В этом и состоит расхождение ленинцев с Временным Правительством, которое имеет перед своими глазами уважаемую Россию и соблюдает ее интересы, честь и достоинство. Ленин обращает Россию в дикое состояние. Он очень хитер и идет против народа, хотя кричит, что стоит за народ. В его хитрости и наглом вранье надо разобраться. Должны разобраться, что он отнимает всякую честь у России и всякое достоинство у русских людей, смешивая их с животными и будущими рабами Германии.
Временное же Правительство стоит за честь России. И оно должно стоять твердо, нимало не колеблясь ни в которую сторону, и даже до героизма и готовности пострадать. Оно уже рискнуло головами, борясь с Николаем II, и доставило России свободу.
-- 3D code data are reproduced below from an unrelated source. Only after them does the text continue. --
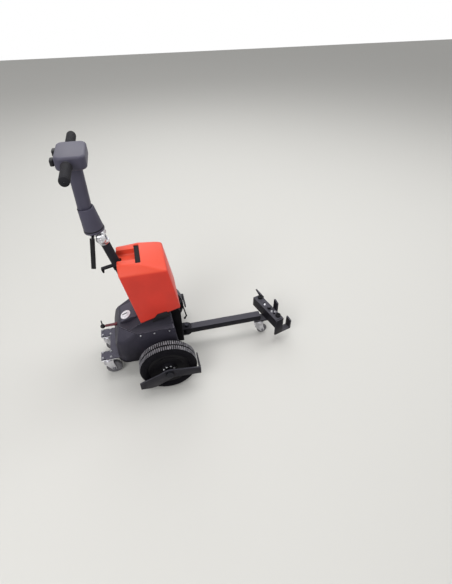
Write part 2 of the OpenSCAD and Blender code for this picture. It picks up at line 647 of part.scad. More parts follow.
module place() translate([x_shift, 0, 0]) children();
place() base_frame();
place() stub_axles();
place() guard_arms();
place() lower_cover();
place() upper_cover();
place() front_plate();
place() rear_cowl();
place() key_switch();
place() battery_block();
place() case_body();
place() case_top();
place() case_strap();
place() case_catches();
place() release_lever();
place() lever_knob();
place() front_column();
place() latch_rod();
place() carrier_plate();
place() caster_plates();
place() clevis();
place() lower_mast();
place() mast_bracket();
place() knuckle_base();
place() tyre(1);  // left_tyre
place() hub(1);  // left_hub
place() tyre(-1);  // right_tyre
place() hub(-1);  // right_hub
place() rear_fork(1);  // left_caster_fork
place() rear_wheel(1);  // left_caster_wheel
place() rear_fork(-1);  // right_caster_fork
place() rear_wheel(-1);  // right_caster_wheel
place() drawbar_tube();
place() nose_fork();
place() nose_wheel();
place() coupling_bar();
place() hook_blades();
place() bar_buffers();
place() knuckle_clamp();
place() tiller_boot();
place() tiller_arm();
place() tiller_head();
place() handlebar();
place() grips();
place() thumb_paddles();
place() clamp_lever();
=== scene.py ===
"""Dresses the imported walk-behind electric tug.

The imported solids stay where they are. Skins with rounded edges, the moulded battery case, the treaded
tyres, the grips and the small fasteners are added around them, and every piece gets its own finish.
Sizes in the dataclass fields are millimetres; `at` and `MM` turn them into metres.
"""
import json
import logging
import math
from dataclasses import dataclass, replace
from enum import Enum
from typing import Any, Callable, Iterable, Optional, Sequence

import bpy
from mathutils import Matrix, Vector


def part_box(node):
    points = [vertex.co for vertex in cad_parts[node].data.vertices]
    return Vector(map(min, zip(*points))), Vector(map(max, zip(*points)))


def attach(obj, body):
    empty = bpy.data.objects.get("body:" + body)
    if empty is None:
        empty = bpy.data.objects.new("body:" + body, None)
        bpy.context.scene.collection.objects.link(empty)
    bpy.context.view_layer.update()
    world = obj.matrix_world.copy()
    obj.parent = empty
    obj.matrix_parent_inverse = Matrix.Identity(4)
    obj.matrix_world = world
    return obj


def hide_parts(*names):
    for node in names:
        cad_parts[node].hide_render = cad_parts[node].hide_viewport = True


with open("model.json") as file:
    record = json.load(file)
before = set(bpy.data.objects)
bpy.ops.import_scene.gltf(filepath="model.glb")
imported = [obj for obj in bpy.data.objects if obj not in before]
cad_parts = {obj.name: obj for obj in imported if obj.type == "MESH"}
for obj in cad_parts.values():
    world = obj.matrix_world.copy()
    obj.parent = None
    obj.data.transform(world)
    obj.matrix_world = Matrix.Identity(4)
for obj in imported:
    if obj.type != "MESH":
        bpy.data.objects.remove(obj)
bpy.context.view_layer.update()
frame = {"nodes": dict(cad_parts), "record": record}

LOG = logging.getLogger("tug")
MM = 0.001
FLAT_WITHIN = 0.8  # neighbouring CAD facets that turn by fewer degrees are merged
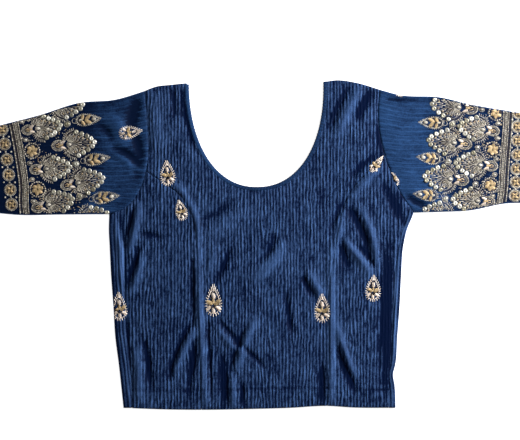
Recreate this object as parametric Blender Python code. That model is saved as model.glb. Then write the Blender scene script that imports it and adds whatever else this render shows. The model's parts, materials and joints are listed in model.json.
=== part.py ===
"""A choli blouse of crinkled navy cloth, laid flat with its seamed front upward.

The blouse lies on the plane z = 0, with +Y towards the neck. The back is the
lowest layer. It turns over at both sides and meets the side fronts along the
side seams, a little in from the folds. The front is three panels joined by
princess seams, and each sleeve is a flattened tube. All sizes below are in
millimetres, and objects are written in metres.
"""

import math

import bpy
import numpy as np
from mathutils import Vector
from mathutils.geometry import delaunay_2d_cdt

for thing in list(bpy.data.objects):
    bpy.data.objects.remove(thing, do_unlink=True)

MM = 0.001

# Cloth and how its layers lie
WALL = 1.0
FRONT_WALL = 1.2
SEAM_GAP = 0.3
FOLD_OUTER = 1.9
FOLD_INNER = FOLD_OUTER - WALL
FOLD_MIDDLE = (FOLD_OUTER + FOLD_INNER) / 2
FOLD_LENGTH = math.pi * FOLD_MIDDLE
FOLD_STEPS = 5
FRONT_Z = FOLD_OUTER + FOLD_INNER
LOWEST_FRONT = 2.4
LOFT = 1.2
LOFT_REACH = 24.0
FOLD_FADE = 8.0

# Crinkle: narrow ridges that run down the body and along the sleeves
RIDGE_PITCH = 4.4
RIDGE_HEIGHT = 1.1
LINE_STEP = RIDGE_PITCH / 2
EDGE_RIDGE = 0.3 * RIDGE_HEIGHT
CROSSED_EDGE_SHARE = 0.8
SLEEVE_RIDGES = 26
SLEEVE_RIDGE_HEIGHT = 0.7
# columns: how far a ridge wanders aside, over what length, step from line to line, start
WANDERS = [(0.6, 41.0, 0.23, 0.0), (0.35, 17.0, 0.61, 1.3)]

# Neck: a deep U, a superellipse turned a degree
NECK_WIDTH = 174.0
NECK_DEPTH = 134.7
NECK_ROUNDNESS = 2.2
NECK_BOTTOM = (-2.3, 75.8)
NECK_TURN = math.radians(1.2)
BINDING_WIDTH = 5.5
BINDING_THICK = 2.0
BACK_NECK_SET = 2.5
SHOULDER_THICK = 2.5
SHOULDER_REACH = 8.0
BACK_HEM_SHORT = 1.3
HEM_RUN = 10.0

# How closely the solids follow the smooth lines
LINE_ERROR = 0.11
NECK_ERROR = 0.25
RIDGE_ERROR = 0.27
LONGEST = 60.0
STRIP_LONGEST = 22.0
STRIP_LINES = 8
WANDER_WEIGHT = 0.4
FOLD_MATTERS = 0.05
PLAIN_EVERY = 3
EDGE_CLEAR = 1.6
LINE_CLEAR = 0.8
CORNER_CLEAR = 0.35
TRACE_STEP = 0.3
SAMPLE_STEP = 3.0
STEEP = 0.5
STRETCH = 6.0

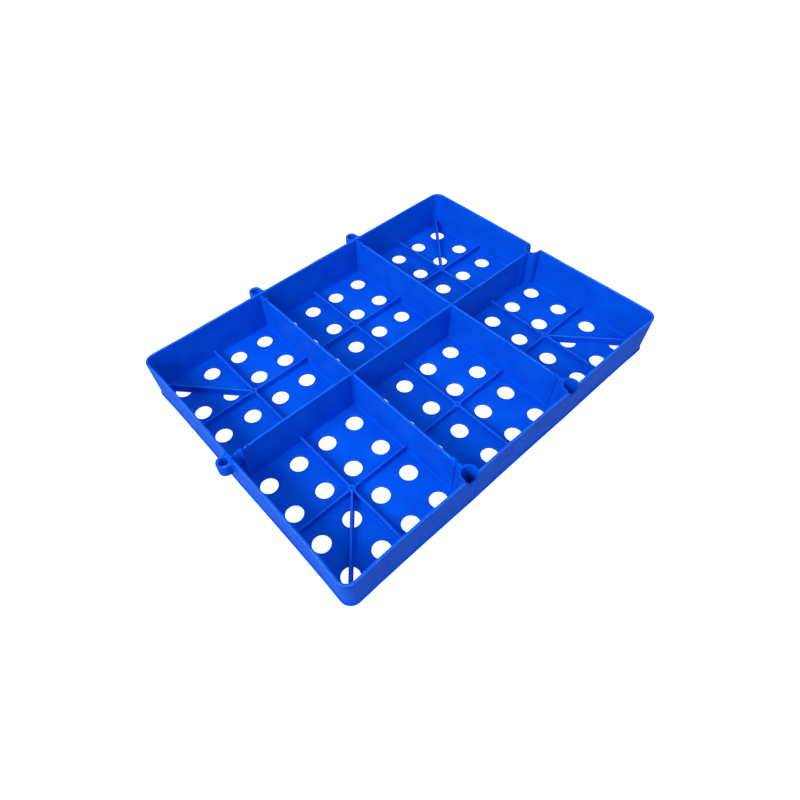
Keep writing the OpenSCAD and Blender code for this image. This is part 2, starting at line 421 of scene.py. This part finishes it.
def lug_outline(radius, middle):
    """A lug from above, reaching out along +Y: a round end on two hollow shoulders."""
    foot = math.sqrt((radius + LUG_FILLET) ** 2 - (middle - LUG_FILLET) ** 2)
    turn = math.atan2(middle - LUG_FILLET, foot)
    shoulder = [(foot, -LUG_SUNK), (foot, 0)]
    for i in range(1, SHOULDER_STEPS + 1):
        angle = -math.pi / 2 - (math.pi / 2 - turn) * i / SHOULDER_STEPS
        x, y = LUG_FILLET * math.cos(angle), LUG_FILLET * math.sin(angle)
        shoulder.append((foot + x, LUG_FILLET + y))
    round_end = []
    for i in range(1, END_STEPS):
        angle = -turn + (math.pi + 2 * turn) * i / END_STEPS
        round_end.append((radius * math.cos(angle), middle + radius * math.sin(angle)))
    return shoulder + round_end + [(-x, y) for x, y in reversed(shoulder)]


def lug_bmesh(node):
    """A coupling lug with the shoulders that blend it into the outer wall."""
    low, high = (Vector(corner) for corner in BOXES[node])
    size = high - low
    radius = max(size.x, size.y) / 2
    middle = min(size.x, size.y) - radius
    turns = [math.tau * i / BORE_STEPS for i in range(BORE_STEPS)]
    bore = [(LUG_BORE * math.cos(turn), middle + LUG_BORE * math.sin(turn)) for turn in turns]
    bm = ring_between(lug_outline(radius, middle), bore, size.z)
    if size.x < size.y:
        place = Matrix.Translation((high.x, (low.y + high.y) / 2, low.z))
        bm.transform(place @ Matrix.Rotation(math.pi / 2, 4, "Z"))
    else:
        bm.transform(Matrix.Translation(((low.x + high.x) / 2, low.y, low.z)))
    return bm


def ring_between(outline, hole, height):
    """A plate with a hole, from two loops of points."""
    bm = bmesh.new()
    loops = [[bm.verts.new((x, y, 0)) for x, y in points] for points in (outline, hole)]
    edges = [bm.edges.new((loop[i - 1], loop[i])) for loop in loops for i in range(len(loop))]
    bmesh.ops.triangle_fill(bm, edges=edges, use_beauty=True)
    inner_edges = [edge for edge in bm.edges if len(edge.link_faces) == 2]
    bmesh.ops.dissolve_limit(bm, angle_limit=0.01, verts=[], edges=inner_edges)
    raised = bmesh.ops.extrude_face_region(bm, geom=bm.faces[:], use_keep_orig=True)
    lifted = [item for item in raised["geom"] if isinstance(item, bmesh.types.BMVert)]
    bmesh.ops.translate(bm, verts=lifted, vec=(0, 0, height))
    bmesh.ops.recalc_face_normals(bm, faces=bm.faces)
    return bm


def moulded(node, material):
    """The finished piece that stands for one CAD node."""
    if node.startswith("lug"):
        bm = lug_bmesh(node)
        edges = [edge for edge in bm.edges if edge.calc_face_angle(0) > SHARP]
    else:
        bm = cad_copy(node)
        edges = [edge for edge in bm.edges if bare_edge(edge, node)]
    round_edges(bm, edges, HOLE_EDGE_RADIUS if node.startswith("floor") else EDGE_RADIUS)
    cut_finely(bm, node)
    paint_edge_highlight(bm)
    if not node.startswith(("floor", "lug")):
        flare_foot(bm)
    settle(bm)
    return finished_piece(bm, "moulded_" + node, node, material)


# ---- Material ----

DEEP_BLUE = (0.001, 0.063, 0.545)
CLEAR_BLUE = (0.001, 0.084, 0.625)
# A paler blue, painted on the rounded edges as a highlight
HIGHLIGHT_BLUE = (0.04, 0.21, 0.95)
SHEEN = (0.05, 0.35, 1, 1)


def add_node(tree, kind, **values):
    """A new shader node; each value sets the input socket of that name, or else a property."""
    made = tree.nodes.new(kind)
    for key, value in values.items():
        if key in made.inputs:
            made.inputs[key].default_value = value
        else:
            setattr(made, key, value)
    return made


def noise_from(tree, coordinates, scale, detail=3.0):
    """Soft noise at the coordinates; a larger scale is a finer noise."""
    made = add_node(tree, "ShaderNodeTexNoise", Scale=scale, Detail=detail, Roughness=0.5)
    tree.links.new(coordinates, made.inputs["Vector"])
    return made.outputs["Fac"]


def ranged(tree, value, from_low, from_high, to_low, to_high):
    """The value carried from one range to another, and held inside it."""
    made = add_node(tree, "ShaderNodeMapRange")
    for socket, number in zip(("From Min", "From Max", "To Min", "To Max"),
                              (from_low, from_high, to_low, to_high)):
        made.inputs[socket].default_value = number
    tree.links.new(value, made.inputs["Value"])
    return made.outputs["Result"]


def mixed(tree, share, first, second):
    """A blend of two colours, each a tuple or another node's output."""
    made = add_node(tree, "ShaderNodeMix", data_type="RGBA")
    tree.links.new(share, made.inputs["Factor"])
    for socket, colour in ((made.inputs[6], first), (made.inputs[7], second)):
        if isinstance(colour, tuple):
            socket.default_value = (*colour, 1)
        else:
            tree.links.new(colour, socket)
    return made.outputs[2]


def blue_polypropylene():
    """Satin moulded plastic: mottled blue, finely grained, with a paler blue painted on the rounded
    edges as a highlight.
    """
    material = bpy.data.materials.new("blue_polypropylene")
    material.use_nodes = True
    tree = material.node_tree
    shader = tree.nodes["Principled BSDF"]
    place = add_node(tree, "ShaderNodeTexCoord").outputs["Object"]

    mottle = ranged(tree, noise_from(tree, place, 45), 0.3, 0.7, 0, 1)
    blue = mixed(tree, mottle, DEEP_BLUE, CLEAR_BLUE)
    patchy = ranged(tree, noise_from(tree, place, 420), 0.3, 0.6, 0.35, 1)
    # The middle of each rounding is painted paler, broken up by noise: a painted edge highlight
    edge_highlight = add_node(tree, "ShaderNodeAttribute", attribute_name="edge_highlight").outputs["Fac"]
    highlight_share = add_node(tree, "ShaderNodeMath", operation="MULTIPLY")
    tree.links.new(patchy, highlight_share.inputs[0])
    tree.links.new(edge_highlight, highlight_share.inputs[1])
    blue = mixed(tree, highlight_share.outputs[0], blue, HIGHLIGHT_BLUE)
    tree.links.new(blue, shader.inputs["Base Color"])

    gloss = ranged(tree, noise_from(tree, place, 260), 0.25, 0.75, 0.36, 0.5)
    tree.links.new(gloss, shader.inputs["Roughness"])
    shader.inputs["IOR"].default_value = 1.49
    shader.inputs["Specular IOR Level"].default_value = 0.03
    shader.inputs["Specular Tint"].default_value = SHEEN

    grain = noise_from(tree, place, 1400, detail=2.0)
    bump = add_node(tree, "ShaderNodeBump", Strength=0.25, Distance=0.05 * MM)
    tree.links.new(grain, bump.inputs["Height"])
    tree.links.new(bump.outputs["Normal"], shader.inputs["Normal"])
    return material


# ---- Studio ----

def studio_floor():
    """A plain pale floor, just under the tray."""
    bm = bmesh.new()
    bmesh.ops.create_grid(bm, x_segments=8, y_segments=8, size=12)
    mesh = bpy.data.meshes.new("studio_floor")
    bm.to_mesh(mesh)
    bm.free()
    floor = bpy.data.objects.new("studio_floor", mesh)
    floor.location.z = -0.3 * MM
    material = bpy.data.materials.new("pale_floor")
    material.use_nodes = True
    shader = material.node_tree.nodes["Principled BSDF"]
    shader.inputs["Base Color"].default_value = (0.3, 0.3, 0.3, 1)
    shader.inputs["Emission Color"].default_value = (1, 1, 1, 1)
    shader.inputs["Emission Strength"].default_value = 1
    shader.inputs["Roughness"].default_value = 0.9
    shader.inputs["Specular IOR Level"].default_value = 0.1
    mesh.materials.append(material)
    bpy.context.scene.collection.objects.link(floor)
    # The floor is bright enough to read as white, but casts no light of its own on the tray
    floor.visible_diffuse = False
    floor.visible_glossy = False


def soft_light(name, towards, distance, size, power):
    """A square area light in a direction given by azimuth from +X and elevation, in degrees."""
    azimuth, elevation = (math.radians(angle) for angle in towards)
    direction = Vector((
        math.cos(azimuth) * math.cos(elevation),
        math.sin(azimuth) * math.cos(elevation),
        math.sin(elevation),
    ))
    data = bpy.data.lights.new(name, "AREA")
    data.size = size
    data.energy = power
    light = bpy.data.objects.new(name, data)
    light.location = direction * distance
    light.rotation_euler = direction.to_track_quat("Z", "Y").to_euler()
    bpy.context.scene.collection.objects.link(light)


def studio_sky():
    """A pale sky that is dimmer below the horizon."""
    world = bpy.data.worlds.new("studio")
    world.use_nodes = True
    tree = world.node_tree
    background = tree.nodes["Background"]
    background.inputs["Color"].default_value = (0.74, 0.9, 1, 1)
    direction = add_node(tree, "ShaderNodeTexCoord").outputs["Generated"]
    split = add_node(tree, "ShaderNodeSeparateXYZ")
    tree.links.new(direction, split.inputs[0])
    glow = ranged(tree, split.outputs["Z"], -0.2, 0.3, 0.6, 0.8)
    tree.links.new(glow, background.inputs["Strength"])
    bpy.context.scene.world = world


def camera():
    """The photograph's camera: its place, heading from +X, tilt, roll and lens."""
    heading, tilt, roll = math.radians(50.107), math.radians(-52.292), math.radians(-2.975)
    forward = Vector((
        math.cos(heading) * math.cos(tilt),
        math.sin(heading) * math.cos(tilt),
        math.sin(tilt),
    ))
    level_right = Vector((math.sin(heading), -math.cos(heading), 0))
    right = Matrix.Rotation(-roll, 3, forward) @ level_right
    up = right.cross(forward)
    data = bpy.data.cameras.new("camera")
    data.lens = 25.491
    data.sensor_width = 36
    data.shift_x = 0.0188
    data.shift_y = 0.0036
    made = bpy.data.objects.new("camera", data)
    turn = Matrix((right, up, -forward)).transposed()
    made.matrix_world = Matrix.Translation((-0.25831, -0.27633, 0.4329)) @ turn.to_4x4()
    bpy.context.scene.collection.objects.link(made)
    bpy.context.scene.camera = made


# ---- The whole scene ----


camera()
studio_sky()
soft_light("key", towards=(185, 40), distance=2.2, size=1.1, power=47)
soft_light("fill", towards=(-60, 60), distance=2.4, size=2.0, power=14)
studio_floor()
bpy.context.scene.view_settings.view_transform = "Standard"

plastic = blue_polypropylene()
for node in NODES:
    moulded(node, plastic)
Оно должно помнить, что когда вся Россия присягнула ему в повиновении, то она присягнула никак не рабочим и не восставшим на царскую власть полкам, а присягнула на повиновение избранникам всего русского народа, от Балтийского моря до Великого океана и от Архангельска до Кавказа. Вот кому она присягнула и кому повинуется с уважением и любовью. Нужно не забывать этого явного происхождения русской революции и русской республики. Россия пристала не к рабочим и не к солдатам, а она пристала к избранникам всей России, всего народа, всех ста пятидесяти миллионов.
Россия шатается от безвластия.
Россия не повинуется и не обязана повиноваться Петрограду. А Петроград обязан повиноваться России. Вот слово, которое надо завтра привести в действие.
Р. В.
Статья напечатана не была.
ЗАПОЗДАЛОЕ ГОРЕ...*
[* Первоначальное заглавие – "У немца в калоше..." (А. Б.)]
Ах, поздние мысли, недостаточные мысли, "оговорочки" и все-таки недостаточное дело. Старая революционная гвардия, – из людей высочайше достойных, но достойных именно нравственно только, могла бы и должна бы сказать совсем другое слово, чем какое она сказала в Михайловском театре.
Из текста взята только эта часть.